Walking across campus can be a strange and entertaining event. One hears snippets of conversation that frequently amuse. The other day, however, I was accidentally privy to a rather extended conversation due to the fact that the conversants were walking at my pace, directly behind me.
Imagine a beautiful late September afternoon, the sun high, a light breeze blowing across the way. And from behind me I start hearing a conversation between two voices, as their path joins mine.
The first voice is a male voice. Not terribly distinguished: a male student voice, of average depth and articulation. The voices had obviously been talking about something related to a previous visit where there had not been anything to drink. The male voice gallantly offered to provide water, or… Coke Zero.
(Ah, the romance)
The second voice was a female voice, a bit airy, and definitely blonde sounding. The female voice sounded genuinely impressed by this offer of great bounty, and the two voices continued discussing the water, the Coke Zero, and the lack of anything to drink from their conversation before.
And then, the conversation became even more interesting.
“I don’t have too much…” said the male Voice. ‘I really only have water and Coke Zero, but I do also have Reeses’ cereal.’ (I can only presume he meant Reeses’ Puffs.)
The golden treasure of the dawn?
The female Voice sounded genuinely impressed: “How did you get Reeses’ Cereal?” The wonder in her voice was palpable. The male voice responded, modestly admitting his general awesomeness: ‘Because I work for the Food Science department, and I’m such a badass they had to give me Reeses cereal.’
(Give me your Reeses Cereal! And bow to the purple Pimpernel!)

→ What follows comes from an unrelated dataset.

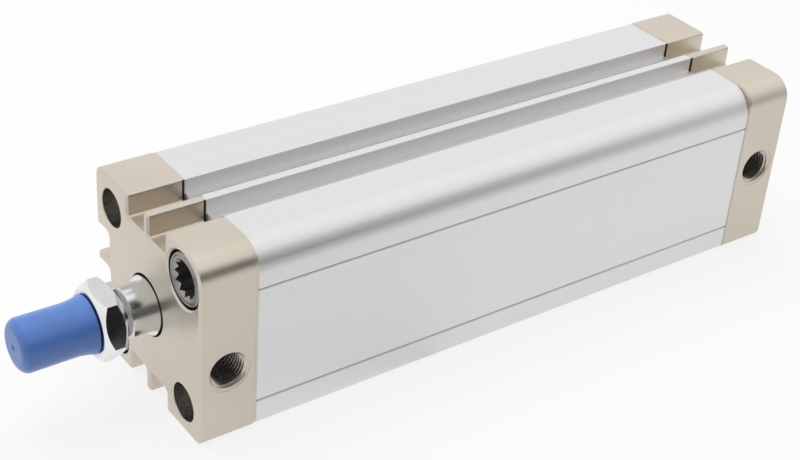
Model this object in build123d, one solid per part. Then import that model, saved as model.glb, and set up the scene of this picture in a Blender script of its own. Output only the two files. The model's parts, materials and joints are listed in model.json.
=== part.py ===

And now the lady was wonderfully impressed, as if she was Guinevere, and had just observed the great might and puissance of Lancelot of the Lake. Or perhaps, Ilsa, when she finds Rick again.
(I know, I know, you dont have to tell me, this is ‘Play it Sam’… but this is the expression I was hearing.)
Anyway, the conversation drifted away, and I continued my own route, despite my strong desire to continue hearing the great knight of Cereal Badassery offer up the treasures of his victories to his lady-love.
Last note: If you think I am writing about you, please do not be offended, your conversation was amusing.